M.I.T. Engineers have built an ICE using Turbo-charged engine with direct injection of ethanol which they indicate will produce a 30% reduction in gasoline consumption using a ratio of 5% ethanol to 95% gasoline. The higher octane rating of ethanol enables using higher compression from the turbo-chager. This means you can produce more power from a smaller engine. What this means is if all the cars on the highway were using this engine you would get a 30%% reduction in gasoline usage only using an amount of ethanol that would be only
5% of the total fuel supply. Any ethanol production above the 5% could be blended with the gasoline further reducing gasoline usage.
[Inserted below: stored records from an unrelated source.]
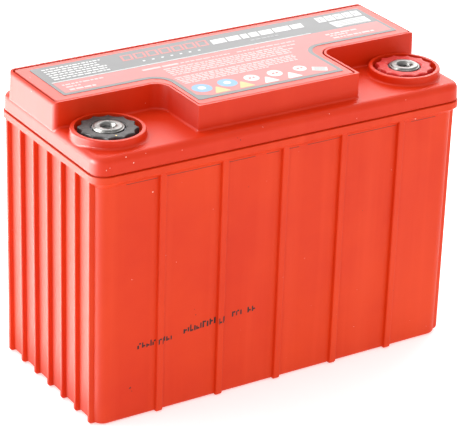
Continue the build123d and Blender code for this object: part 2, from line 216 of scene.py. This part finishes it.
def rubbery(name, base, pale, rough=0.62):
    """Matt rubber, nylon or dirt with a dusty film."""
    s = Shader(name)
    cloud = s.noise(160, 4, 0.6)
    fine = s.noise(1800, 3, 0.6)
    dusty = s.ramp(s.noise(420, 5, 0.7), (0.5, 0.0), (0.72, 1.0))
    c = s.mix(s.ramp(cloud, (0.3, 0.0), (0.8, 1.0)), base, tuple(v * 1.5 for v in base))
    c = s.mix(s.math("MULTIPLY", dusty, 0.3), c, pale)
    r = s.math("ADD", rough - 0.08, s.math("MULTIPLY", cloud, 0.16))
    n = s.bump(cloud, 0.15, 0.0002)
    n = s.bump(fine, 0.25, 0.00006, n)
    return s.done(c, r, n, Specular_IOR_Level=0.33)


def metal(name, base, dark, rough, metallic=1.0):
    """Cast or plated metal: cloudy tone, fine grain and dark pits."""
    s = Shader(name)
    cloud = s.noise(260, 5, 0.65)
    fine = s.noise(2400, 3, 0.6)
    pit = s.ramp(s.voronoi(900), (0.06, 1.0), (0.16, 0.0))
    c = s.mix(s.ramp(cloud, (0.35, 0.0), (0.75, 1.0)), base, dark)
    c = s.mix(s.math("MULTIPLY", pit, 0.35), c, tuple(v * 0.35 for v in dark))
    r = s.math("ADD", rough - 0.1, s.math("MULTIPLY", cloud, 0.22))
    n = s.bump(cloud, 0.2, 0.0002)
    n = s.bump(fine, 0.2, 0.00006, n)
    n = s.bump(pit, 0.4, 0.0001, n)
    return s.done(c, r, n, Metallic=metallic)


def fibrous(name, base, pale):
    """Pressed glass fibre or pasted plate, matt with fine strands."""
    s = Shader(name)
    strand = s.noise(900, 5, 0.7, s.stretch(1.0, 0.2, 1.0), 0.8)
    cloud = s.noise(120, 4, 0.6)
    c = s.mix(s.ramp(strand, (0.35, 0.0), (0.7, 1.0)), base, pale)
    c = s.mix(s.math("MULTIPLY", cloud, 0.3), c, tuple(v * 0.7 for v in base))
    r = s.math("ADD", 0.75, s.math("MULTIPLY", cloud, 0.2))
    n = s.bump(strand, 0.5, 0.0002)
    return s.done(c, r, n, Specular_IOR_Level=0.3)


black_mat = rubbery("black_nylon", (0.028, 0.026, 0.026), (0.22, 0.21, 0.2), 0.5)
rednut_mat = rubbery("red_nylon", (0.46, 0.016, 0.012), (0.8, 0.34, 0.3), 0.56)
tin_mat = metal("tin_plate", (0.25, 0.245, 0.235), (0.07, 0.068, 0.065), 0.36)
lead_mat = metal("cast_lead", (0.36, 0.37, 0.4), (0.2, 0.2, 0.22), 0.55, 0.85)
rubber_mat = rubbery("seal_rubber", (0.02, 0.02, 0.021), (0.1, 0.1, 0.1), 0.6)
valve_mat = rubbery("valve_rubber", (0.024, 0.024, 0.026), (0.14, 0.14, 0.14), 0.66)
positive_mat = fibrous("positive_paste", (0.1, 0.045, 0.025), (0.17, 0.085, 0.05))
negative_mat = fibrous("negative_paste", (0.27, 0.28, 0.3), (0.4, 0.41, 0.43))
mat_mat = fibrous("glass_mat", (0.72, 0.72, 0.7), (0.88, 0.88, 0.87))


def paint(node, material):
    mesh = nodes[node].data
    mesh.materials.clear()
    mesh.materials.append(material)


paint("case", case_mat)
paint("lid", lid_mat)
paint("cover_plate", cover_mat)
for side in SIDES:
    paint(f"{side}_terminal_post", lead_mat)
    paint(f"{side}_post_seal", rubber_mat)
for cell in range(1, 7):
    paint(f"relief_valve_{cell}", valve_mat)
    paint(f"cell_{cell}_positive_plates", positive_mat)
    paint(f"cell_{cell}_negative_plates", negative_mat)
    paint(f"cell_{cell}_separators", mat_mat)
    paint(f"cell_{cell}_positive_strap", lead_mat)
    paint(f"cell_{cell}_negative_strap", lead_mat)
for link in range(1, 6):
    paint(f"cell_connector_{link}", lead_mat)


# ------------------------------------------------------------------ mesh helpers
def piece(name, verts, faces, material, smooth=None):
    """New piece on the battery, vertices in millimetres."""
    mesh = bpy.data.meshes.new(name)
    mesh.from_pydata([Vector(v) * MM for v in verts], [], faces)
    bm = bmesh.new()
    bm.from_mesh(mesh)
    bmesh.ops.recalc_face_normals(bm, faces=bm.faces)
    bm.to_mesh(mesh)
    bm.free()
    mesh.materials.append(material)
    if smooth is not None:
        mesh.shade_smooth()
        mesh.set_sharp_from_angle(angle=math.radians(smooth))
    o = bpy.data.objects.new(name, mesh)
    bpy.context.scene.collection.objects.link(o)
    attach(o, BODY)
    return o


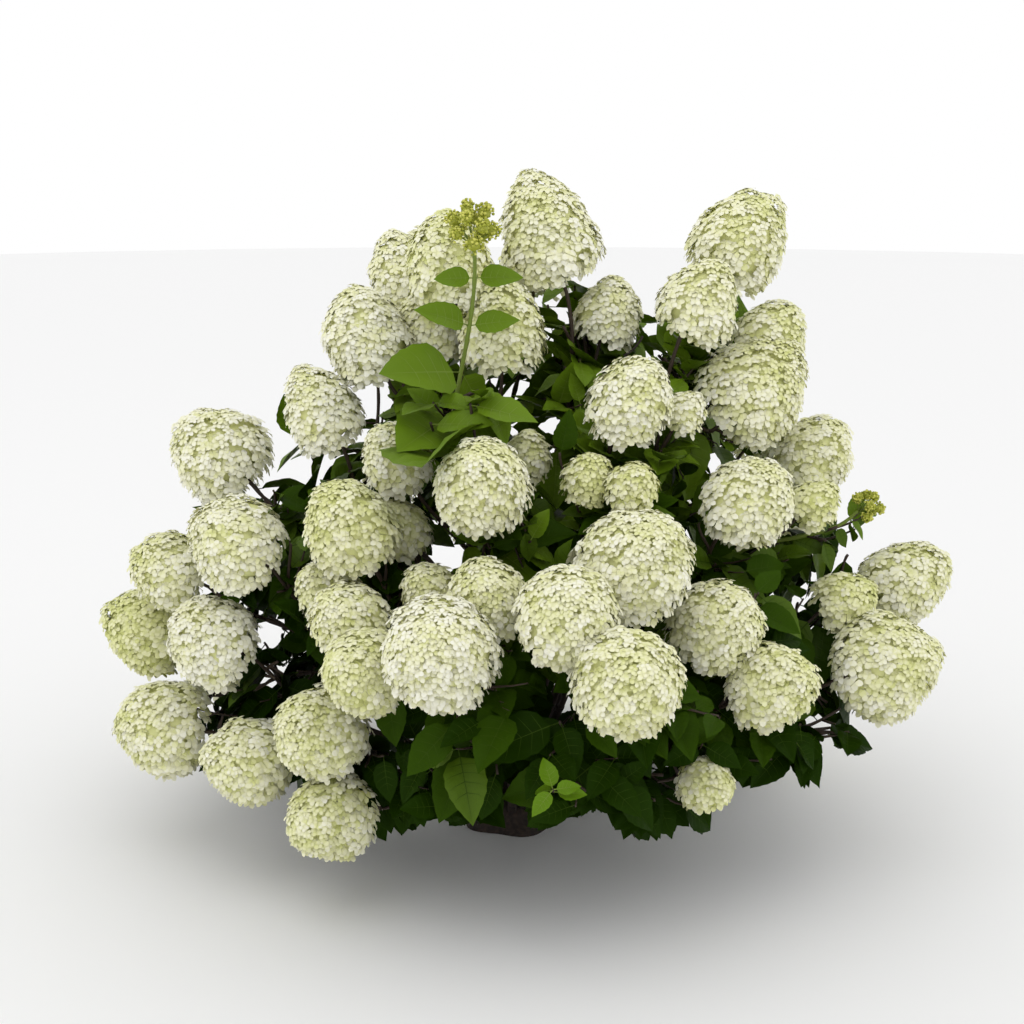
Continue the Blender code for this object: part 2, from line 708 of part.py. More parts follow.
def main():
    for obj in list(bpy.data.objects):
        bpy.data.objects.remove(obj)
    materials = [material(*colour) for colour in COLOURS]
    scene = bpy.context.scene.collection
    stool = stool_mesh()
    add_object("root_stool", stool, BARK, materials, scene)
    plan = grow(stool)
    rng = random.Random(SEED)
    for name, mass in plan.items():
        radii = taper(BOUGH_RADIUS, BOUGH_TIP_RADIUS, len(mass["bough"]))
        add_object("bough_" + name, tube(mass["bough"], radii, BOUGH_SIDES), BARK, materials, scene)
        fuse("mass_" + name, mass_shapes(mass, rng), materials)
    return plan


PLAN = main()
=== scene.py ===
"""The looks of a panicle hydrangea in full flower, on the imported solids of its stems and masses.

Metres, +Z up. The origin is on the ground under the middle of the root stool, and the shrub is looked at
along +Y. Every mass is grown again by the rule that made its solid and then carried on: sprigs and leaves
between the solid's own, florets of four petals all over each flower head, beads in the green bud clusters and
bark on the limbs. All of one kind in one part of the crown is joined into one piece.
"""

import bisect
import itertools
import math
import random

import bpy
import numpy as np
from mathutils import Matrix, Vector
from mathutils.bvhtree import BVHTree

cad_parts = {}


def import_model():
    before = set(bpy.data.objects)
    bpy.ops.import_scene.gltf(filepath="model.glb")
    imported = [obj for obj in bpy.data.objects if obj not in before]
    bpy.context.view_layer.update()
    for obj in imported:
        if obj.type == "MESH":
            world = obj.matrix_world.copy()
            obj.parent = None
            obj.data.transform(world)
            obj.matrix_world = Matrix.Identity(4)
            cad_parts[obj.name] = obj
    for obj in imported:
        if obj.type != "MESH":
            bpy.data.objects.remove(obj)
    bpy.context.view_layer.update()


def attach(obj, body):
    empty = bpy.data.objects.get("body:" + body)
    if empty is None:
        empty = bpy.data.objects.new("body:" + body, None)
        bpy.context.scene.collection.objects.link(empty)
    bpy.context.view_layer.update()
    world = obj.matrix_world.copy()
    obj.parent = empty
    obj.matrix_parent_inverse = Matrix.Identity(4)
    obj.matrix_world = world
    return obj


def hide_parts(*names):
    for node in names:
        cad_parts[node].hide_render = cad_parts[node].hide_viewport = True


UP = Vector((0, 0, 1))
SEED = 41
GAP = 0.0003  # between solids that touch
MILLIMETRES = 1000  # in a metre, for the tables of places

# The line of sight that the places below are given from: in front of the shrub and a little above it.
EYE_DISTANCE = 3.4
EYE_TILT = math.radians(13.0)
AIM_HEIGHT = 0.62
VIEW_HALF_WIDTH = 0.973  # of the picture, in the plane through the aim point
SENSOR_WIDTH = 36.0  # millimetres

# The root stool: a low woody dome on a flared foot with root lobes.
STOOL_RADIUS = 0.078
STOOL_HEIGHT = 0.066
STOOL_FLARE = 0.016
STOOL_FOOT_HEIGHT = 0.012
STOOL_DOME_FOOT = 0.014
STOOL_LOBES = 5
LOBE_SWELL = 0.45  # of the flare
STOOL_EDGE_FLARE = 0.4  # of the flare, at the foot's upper edge
STOOL_DOME_TILT = 12  # degrees up the dome of its lowest ring
STOOL_ROUGHNESS = 0.030
STOOL_SIDES = 60
STOOL_RINGS = 16

# Boughs: from the stool's dome to where their masses begin.
BOUGH_RADIUS = 0.0095
BOUGH_TIP_RADIUS = 0.0068
BOUGH_SIDES = 10
BOUGH_LEAD = 0.012  # straight length at the foot
BOUGH_ENTRY = 0.52  # share of the way to its flower heads at which a bough enters its mass
BOUGH_LIFT = 0.03  # height of that entry over the straight way
START_HEART = 0.2  # boughs leave away from this share of the stool's height on its axis
BOUGH_BEND = 0.35
BOUGH_SQUARE, BOUGH_UP = 0.5, 0.35  # how much it leaves square to the stool and upwards
BOUGH_SINK = 0.004  # how far a bough's bark runs into the stool
BARK_FURROWS, BARK_PLATES, BARK_JOINTS = 0.07, 0.05, 0.16  # relief, of the radius
BARK_JOINT_STEP, BARK_JOINT_LENGTH = 0.085, 0.007

# Twigs: a stem on from the bough, twigs from it, leafy side shoots from those and sprigs from all of them.
STEM_RADIUS = 0.0058
STEM_LEAD = 0.02  # straight length at the foot
TWIG_RADIUS = 0.0046
TWIG_TIP_RADIUS = 0.0032
TWIG_SIDES = 6
TWIG_BEND = 0.3
TWIG_UPRIGHT = 0.3  # how much of a twig's way into its head is straight up
TWIG_JOINTS, TWIG_JOINT_LENGTH = 0.28, 0.006  # where leaf pairs stand
FORK_FIRST = 0.14  # share of the stem at which its first twig leaves
FORK_LAST = 0.66  # and at which no twig leaves beyond
SHOOT_RADIUS = 0.0034
SHOOT_TIP_RADIUS = 0.0022
SHOOT_LENGTH = (0.10, 0.15)
SHOOT_FROM = (0.20, 0.62)  # share of a twig at which its side shoot leaves
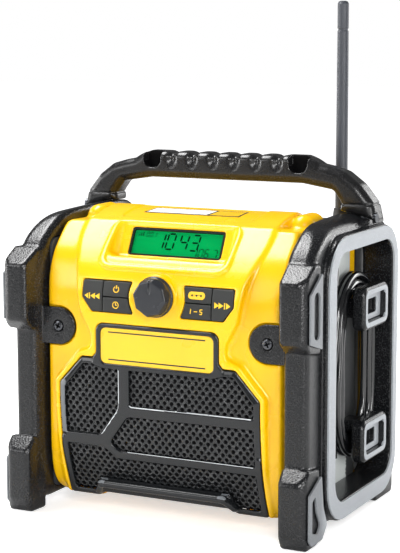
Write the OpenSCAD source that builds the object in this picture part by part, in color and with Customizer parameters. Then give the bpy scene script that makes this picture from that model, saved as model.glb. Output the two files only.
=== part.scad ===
// Jobsite radio in a roll cage, with a battery bay, a storage box and a mains lead on two cleats.
// Millimetres. +Z is up and the front faces -Y. The origin is on the floor under the middle.

/* [Cage] */
// Thickness of each cage frame, from the housing's side to its outer face
frame_t = 31.2; // [28:0.1:36]
// Overall depth from the front lugs to the rear feet
cage_d = 209; // [202:1:225]
// Height of the cage's top bar
cage_top = 258.5; // [254:0.5:272]
// Width of the flat ring round each side window
ring_w = 15.5; // [12:0.5:19]
// How far the lugs stand out in front of the cage's front bar
lug_reach = 12; // [8:0.5:15]
// Thickness of the pale inlays on the cage's outer faces
trim_t = 1.5; // [1:0.1:2.5]
// Height at which the screw tabs hold the housing
tab_z = 161.5; // [158:0.5:166]
// Radius of a screw tab's round end
tab_r = 16; // [13:0.5:18]

/* [Housing] */
// Width of the yellow housing
body_w = 220; // [212:1:224]
// Wall thickness of the housing mouldings
wall = 3; // [2.4:0.1:3.4]
// How far the badge face lies behind the lugs
face_back = 17; // [15:0.5:20]
// Depth of the rear cover
cover_d = 19; // [15:0.5:22]
// Height of the housing's underside
belly_z = 12; // [11:0.5:15]
// Half width of the console above the buttons
console_hw = 78; // [75:0.5:80]

/* [Display] */
// Lean of the display back from upright
display_tilt = 26.8; // [22:0.2:30]
// Width of the display window
window_w = 87; // [80:0.5:90]
// Height of the display window along its slope
window_h = 25; // [20:0.5:26]

/* [Controls] */
// Radius of the tuning knob's foot
knob_r = 17; // [14:0.25:19]
// How far the knob stands out
knob_h = 12; // [10:0.5:16]
// Radius of the encoder's shaft
shaft_r = 3; // [2.5:0.1:3.5]
// Height of the knob's axis
knob_z = 194; // [193:0.5:195]
// How far a key can be pressed
key_travel = 1; // [0.6:0.1:1.2]
// Gap between neighbouring keys
key_gap = 0.8; // [0.6:0.1:1.2]

/* [Grille] */
// Half width of the speaker grille
grille_hw = 93.5; // [90:0.5:94.5]
// Width of the grille's raised ribs
rib_w = 9.5; // [7:0.5:12]
// Distance between perforations along a row
hole_pitch = 7.2; // [6.4:0.1:9]
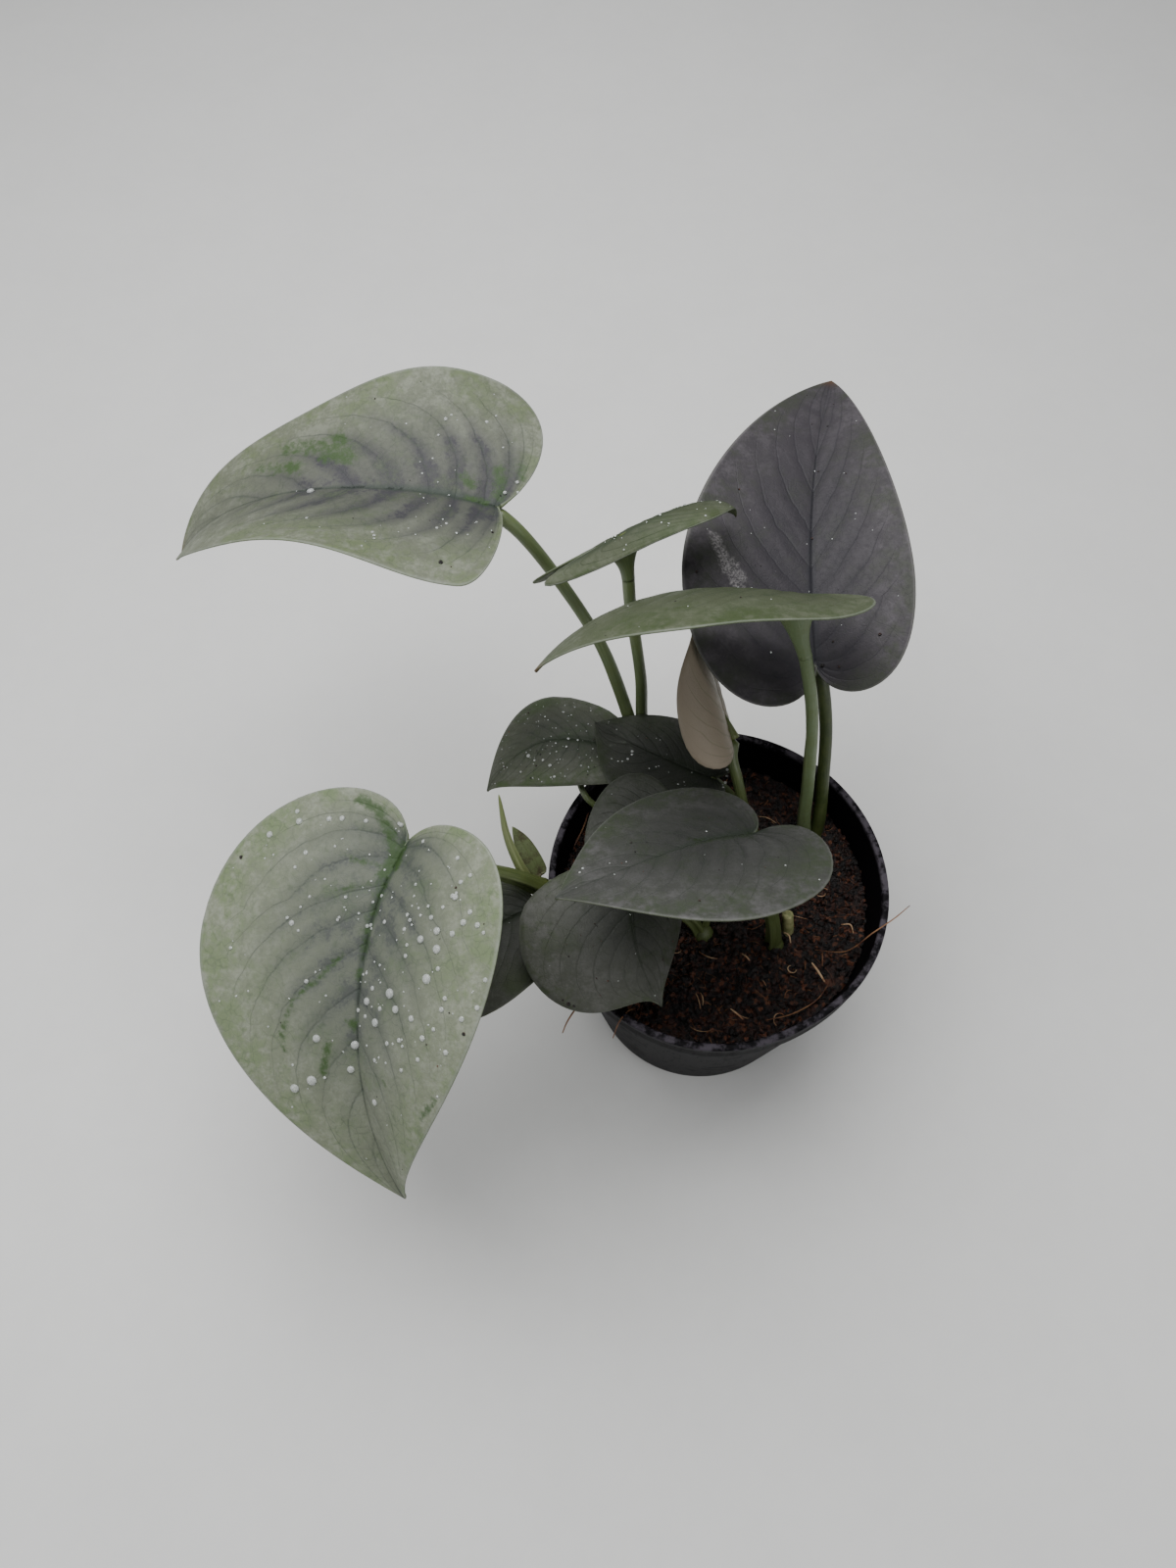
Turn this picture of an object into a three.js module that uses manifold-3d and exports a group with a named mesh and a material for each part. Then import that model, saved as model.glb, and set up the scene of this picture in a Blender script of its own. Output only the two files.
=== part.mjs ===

lfee.mit.edu/public/LFEE_2005-001_RP.pdf
"Ethanol biofuel could play an important role in meeting these goals by enabling a
substantial increase in the efficiency of gasoline engines. In this paper, we discuss an
ethanol boosted engine concept where a relatively small amount ethanol is used to
increase the efficiency of use of a much larger amount of gasoline by approximately
30%. Gasoline consumption and the corresponding CO2 emissions would thereby be
reduced by 25%. In combination with the additional reduction that results from the
substitution of ethanol for gasoline as a fuel, the overall reduction in gasoline
consumption and CO2 emissions is greater than 30%. This approach involves only modest
changes to the present gasoline engine systems and fueling infrastructure. The increase in
vehicle cost could be modest (approximately $600). This leveraged use of ethanol could
substantially increase its energy value and help to alleviate concerns about a low energy
output/ input ratio (energy provided by the ethanol/energy need to produce the ethanol)."
http://www.greencarcongress.com/2006/05/ethanol_direct_.html
Ethanol Direct Injection as an Enabler for Aggressive Engine Downsizing
3 May 2006
MIT scientists are exploring the use of ethanol direct injection (DI) to support the use of small, highly turbocharged engines with substantially increased efficiency as a downsizing strategy to reduce fuel consumption and emissions.
The researchers project that ethanol DI could result in a part-load efficiency increase of 30% relative to conventional port-fueled injection engines. The proposed direct injection approach could thus potentially provide a more cost-effective alternative to current generation gasoline-electric hybrids and turbodiesels.
Turbocharged boosting of an engine can contribute to engine efficiency, and thereby support the use of a smaller engine. The application of turbocharging, however, is limited by the occurrence of knock under higher cylinder pressures.
The ethanol direct-injection concept uses the high octane rating of ethanol coupled with the evaporative cooling from direct injection to support the higher-pressure, more efficient engines. For example, a 3.0-liter engine could potentially be replaced by an engine of about half its size, resulting in a 30% increase in fuel efficiency over a typical driving cycle, according to the researchers.
Political considerations - (IMPORTANT) After the World Trade Organization found that the United States was guilty of unfair trade practaices in using Export Subsidies for it's Cotton producers - Congress passsed a bill terminating our export subsidies of cotton (Cost: $4 BILLION per year). This bill has been on Bush's desk since February of this year waiting for his signature.
Now, if Bush signs the bill and export subsidies for cotton are terminated, cotton producers would find it no longer profitable to grow cotton and look for another crop to grow. Given the exploding demand for ethanol, it's quite likely the most promising crop would be feed lot corn for ethanol. (NOte that cotton is one of the most deleterious crops to the soil to grow. Also,unless I'm wrong cotton is not a food crop.)
Given that the amount of acres planted to cotton is almost equal to the number of acres planted to feed lot corn sold for ethanol production - if most farmers currently planting cotton switched to corn you would get almost a doubling of the supply of corn for ethanol - without affecting food production. That would immediately change the estimate of 10% (I've heard 12% without affecting food production, too) to something more like 19%- 20% (note in the some of the South East U.S. conditions might be better for planting sugar cane than corn which would yield more ethanol than corn does).
Now if you considered the adoption of the IOwa State ultra-sound technique (which is likely, in time) that would mean 20% becomes 26%. Considring MIT's direct injection engine using 5% of the ethanol (as a percentage of total fuel supply) to achieve 30% reduction in gas consumption that still leaves 21% (of the total fuel supply) of ethanol left over. Adding that to the 30% reduction in gas consumption due to adoption of the MIT engine, results in a 51% reduction in the consumption of gasoline.
THis is what can happen when smart, committed people set about to work on problem. OFten you find improvements coming from a number of different directions.
these are some things to consider which did not enter into the estimate in the referred to study.